Write your application-

Given the above information we can now proceed to write our application code. The source code presented below accomplishes the objectives described in the above section. Even though our API was designed to be simple and intuitive, let's break it up into pieces and analyze them to gain a holistic understanding.

demo_coral.cpp

#include <cstdlib>
#include <iostream>

#include <coral-api/coral.h>

void random(inaccel::vector<float> vector, int size)
{
    for (int i = 0; i < size; i++)
    {
        vector[i] = (float) rand();
    }
}

int main()
{
    int size = 1024 * 1024;

    // Allocate four vectors
    inaccel::vector<float> a(size), b(size), c_add(size), c_sub(size);

    // Initialize input vectors with random values
    random(a, size);
    random(b, size);

    // Send a synchronous (blocking) or an asynchronous (non-blocking) request
    // for "addition" accelerator to the Coral FPGA Resource Manager
    // Request arguments must comply with the accelerator's specific argument list
    inaccel::Request add_req {"com.inaccel.math.vector.addition"};
    add_req.Arg(a).Arg(b).Arg(c_add).Arg(size);
    inaccel::Coral::Submit(add_req);
    //inaccel::Coral::SubmitAsync(add_req);

    // Send a synchronous (blocking) or an asynchronous (non-blocking) request
    // for "subtraction" accelerator to the Coral FPGA Resource Manager
    // Request arguments must comply with the accelerator's specific argument list
    inaccel::Request sub_req {"com.inaccel.math.vector.subtraction"};
    sub_req.Arg(a).Arg(b).Arg(c_sub).Arg(size);
    inaccel::Coral::Submit(sub_req);
    //inaccel::Coral::SubmitAsync(sub_req);

    //inaccel::Coral::Await(add_req);
    //inaccel::Coral::Await(sub_req);

    // Check output vectors
    bool valid = true;
    for (unsigned int i = 0; i < size; i++)
    {
        if (c_add[i] != (a[i] + b[i])) valid = false;

        if (c_sub[i] != (a[i] - b[i])) valid = false;
    }
    if (valid) std::cout << "Results: RIGHT!" << std::endl;
    else std::cout << "Results: WRONG!" << std::endl;

    return 0;
}

What is inaccel::vector?-

It is simply a type alias for std::vector with InAccel's custom allocator.

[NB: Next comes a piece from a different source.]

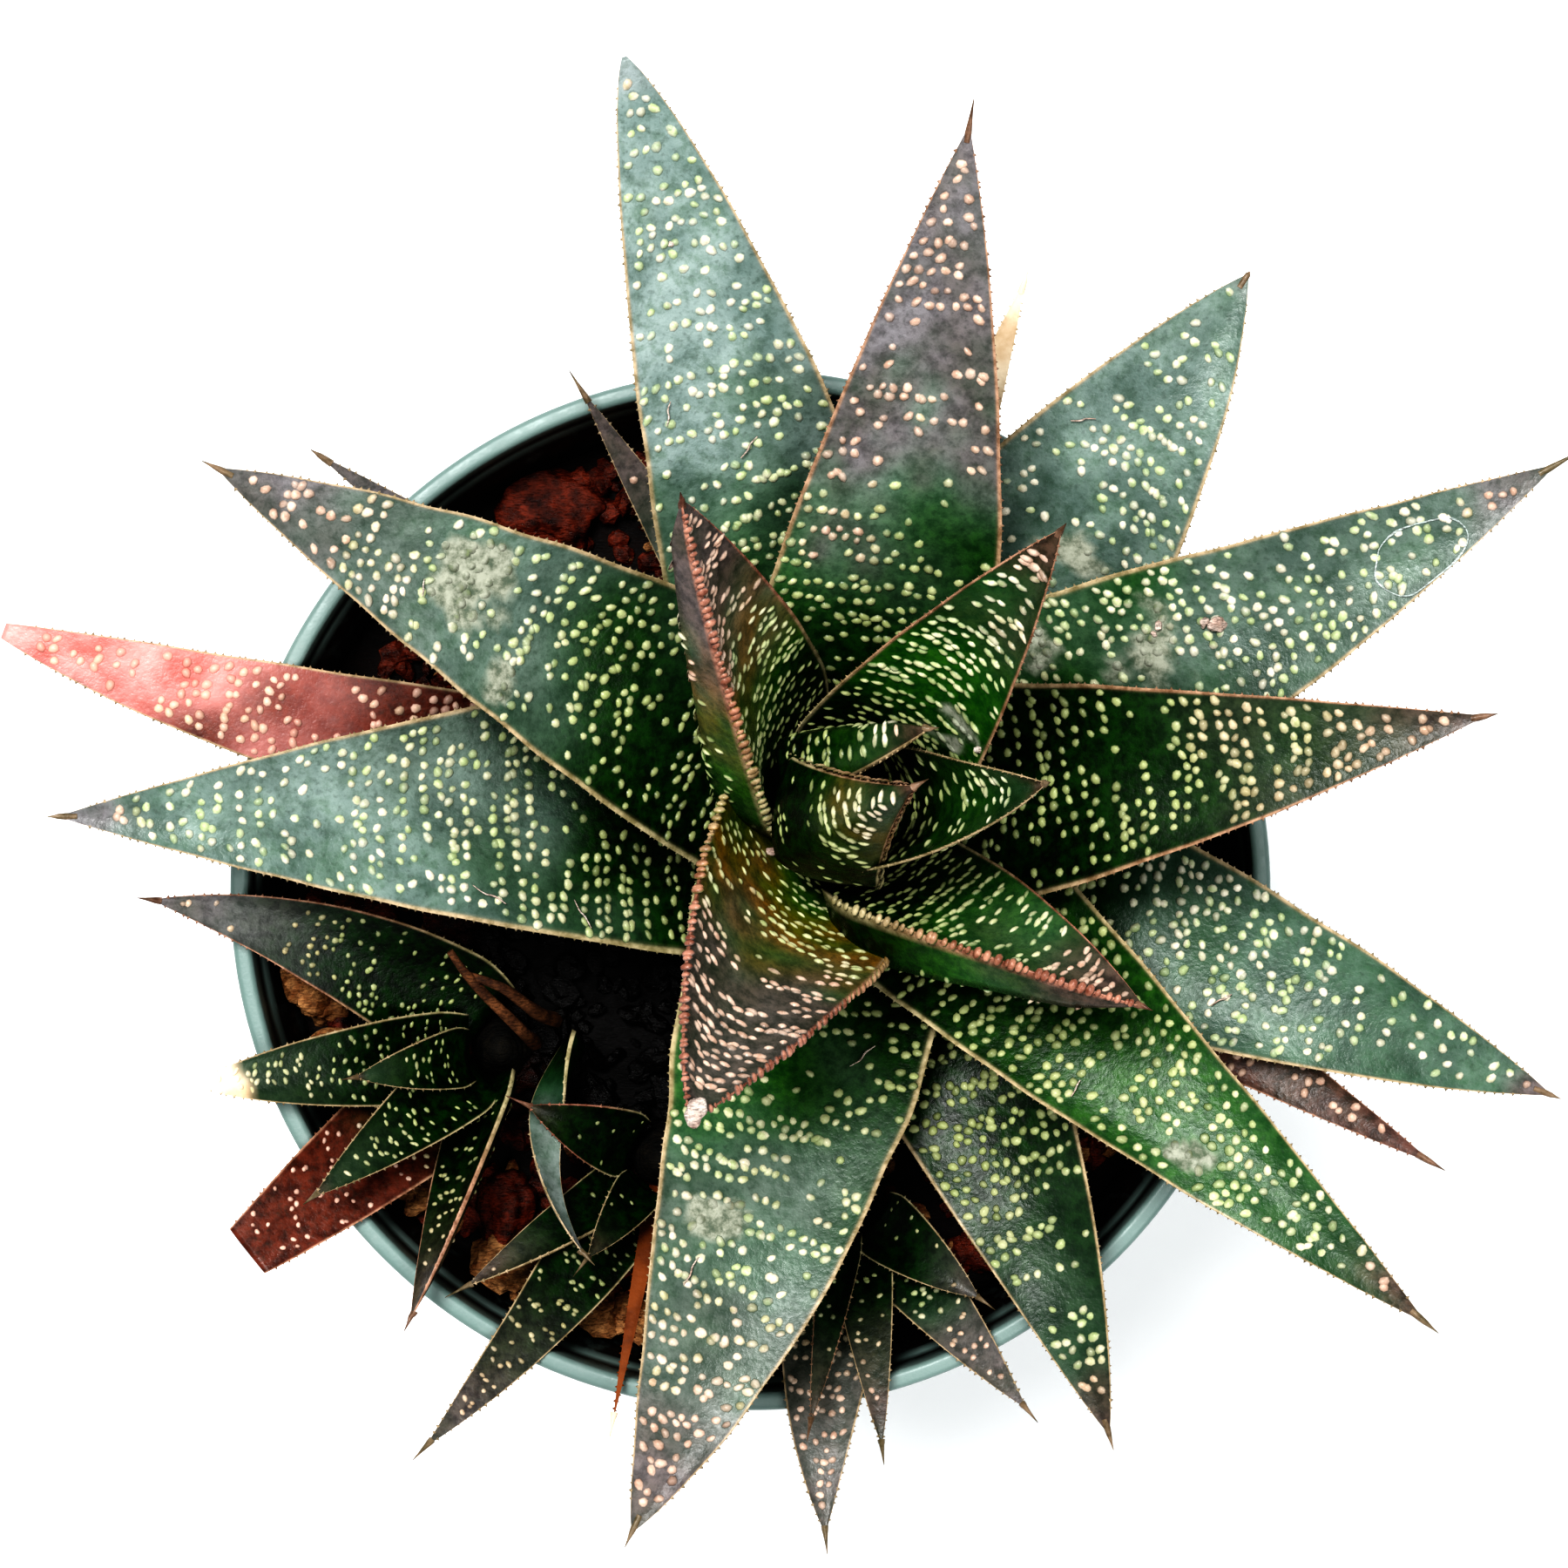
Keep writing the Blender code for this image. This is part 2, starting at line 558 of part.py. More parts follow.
def main():
    clear_scene()
    parts = new_collection("potted_gasteria", False)
    cutters = new_collection("cutters", True)
    plastic = new_material("grey_teal_plastic", (0.30, 0.45, 0.42), 0.4)
    mix = new_material("growing_mix", (0.06, 0.035, 0.02), 0.9)
    cork = new_material("stem_cork", (0.22, 0.15, 0.09), 0.8)
    green = new_material("leaf_green", (0.03, 0.09, 0.04), 0.35)
    red = new_material("leaf_red", (0.5, 0.16, 0.12), 0.45)
    dry = new_material("dry_straw", (0.28, 0.15, 0.07), 0.8)
    stones = {
        "pumice": new_material("pumice_chip", (0.45, 0.33, 0.2), 0.9),
        "bark": new_material("bark_chip", (0.2, 0.08, 0.04), 0.7),
    }

    pot = turned("pot", pot_profile(), POT_SEGMENTS, parts, plastic)
    cut_drain_holes(pot, cutters)
    room_for_pot = turned("room_pot", pot_profile(CLEARANCE), POT_SEGMENTS, cutters)

    stem_rooms = {}
    for plant, (x, y) in PLANTS.items():
        radius = PUP_STEM_RADIUS
        height = PUP_STEM_HEIGHT
        if plant == "main":
            radius = STEM_RADIUS
            height = STEM_HEIGHT
        name = "stem_" + plant
        turned(name, stem_profile(radius, height), 12, parts, cork, centre=(x, y))
        room = stem_profile(radius, height, CLEARANCE)
        stem_rooms[plant] = turned("room_" + name, room, 12, cutters, centre=(x, y))

    rooms = []
    for leaf in LEAVES:
        verts, faces = leaf_solid(leaf, CLEARANCE)
        rooms.append(build_mesh("room_" + leaf.name, verts, faces, cutters))

    for i, leaf in enumerate(LEAVES):
        skin = green
        if leaf.name in ("leaf_04", "pup_left_leaf_2"):
            skin = red
        if leaf.name in ("leaf_03", "pup_centre_leaf_5"):
            skin = dry
        verts, faces = leaf_solid(leaf)
        obj = build_mesh(leaf.name, verts, faces, parts, skin)
        others = list(stem_rooms.values()) + rooms[i + 1 :] + [room_for_pot]
        carve(obj, others, leaf_ends(leaf)[1])

    stalk_paths = {
        "flower_stalk_1": [(-27, -14, SOIL_TOP - 3), (-28, -9, SOIL_TOP + 4), (-28.5, -6, SOIL_TOP + 7)],
        "flower_stalk_2": [(-22, -11, SOIL_TOP - 3), (-25, -8, SOIL_TOP + 5), (-27, -5.0, SOIL_TOP + 10)],
    }
    small_rooms = []
    for name, path in stalk_paths.items():
        verts, faces = tapered_rod(path, (0.9, 0.8, 0.6), 8)
        stalk = build_mesh(name, verts, faces, parts, dry)
        carve(stalk, rooms + list(stem_rooms.values()) + small_rooms, path[-1])
        verts, faces = tapered_rod(path, (0.9, 0.8, 0.6), 8, CLEARANCE)
        small_rooms.append(build_mesh("room_" + name, verts, faces, cutters))

    for name, (x, y), size, turn, seed, kind in CHIPS:
        centre = (x, y, soil_height(x, y) + 0.2 * size[2])
        verts, faces = chip_solid(size, turn, seed, centre)
        chip = build_mesh(name, verts, faces, parts, stones[kind])
        carve(chip, rooms + list(stem_rooms.values()) + small_rooms + [room_for_pot], centre)
        verts, faces = chip_solid(size, turn, seed, centre, CLEARANCE)
        small_rooms.append(build_mesh("room_" + name, verts, faces, cutters))

    soil = soil_solid(parts, mix)
    carve(soil, rooms + list(stem_rooms.values()) + small_rooms, (0, 0, POT_FLOOR))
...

Therefore, both inaccel::vector and std::vector adhere to same usage principles. Whenever you must supply a kernel argument whose type contains a trailing star ('*'), you should use inaccel::vector.

What is inaccel::Request?-

It represents an accelerator request that will be later submitted to Coral for execution. The name of the request (which is passed as constructor argument) should follow the naming convention explained below.

What name should I pass to inaccel::Request?-

The name of your request should be identical to the the corresponding accelerator's function prototype. Be aware that you must have deployed your bitstream for which you wish to invoke its kernels. If no such valid accelerator exists the request will be dismissed.

For the sake of completeness, we present again the portion showing the function prototypes of the available accelerators printed by inaccel bitstream list 9b65d0d622eb command:

ACCELERATORS    com.inaccel.math.vector.addition (float16* input1, float16* input2, float16* output, int size)
                com.inaccel.math.vector.subtraction (float16* input1, float16* input2, float16* output, int size)

Hence, to create requests for those kernels we simply have to invoke the inaccel::Request constructor with argument com.inaccel.math.vector.addition for addition and com.inaccel.math.vector.subtraction for subtraction acceleration respectively.

In case of invoking an accelerator with multiple versions, the latest is the one to be executed by Coral.

What arguments should I pass to inaccel::Request?-

The arguments for the request should match the argument list of the target accelerator as specified in its function prototype. Be aware that the ordering of arguments, as in any function, should be preserved.

As mentioned above, the types which hold a trailing star represent an inaccel::vector of the specified type. The inaccel::Request is populated with arguments through the inaccel::Request::Arg method.

Therefore, based on the prototypes of our accelerators, we should populate the request with arguments of the following types:

  1. inaccel::vector<float>
  2. inaccel::vector<float>
  3. inaccel::vector<float>
  4. int

How to execute an inaccel::Request?-

Through the API call inaccel::Coral::Submit with your request as argument. By invoking that function you transmit your accelerator request to Coral for scheduling and execution.

The inaccel::Coral::Submit executes the accelerator request synchronously (i.e blocks until completion). Otherwise, you can force asynchronous submission by invoking inaccel::Coral::SubmitAsync and ensure completion be using inaccel::Coral::Await.

Full C++ API documentation is available here.

Compilation-

To generate your application's executable you simply have to link against Coral API library.

Below you can see an example of compiling the demo_coral.cpp application:

g++ -std=c++11 -O2 demo_coral.cpp -lcoral-api -o demo_app

C++11 is the minimum supported version.

Run your application-

You run your application exactly the same way as any other application.

Open up a terminal and execute the following command:

./demo_app

Conclusion-

That's it! After this tutorial we hope you got a grasp of how to deploy bitstreams and easily access their kernels from within your accelerated applications by using Coral. Do not forget to follow the links and navigate through our documentation site to explore more advanced use cases.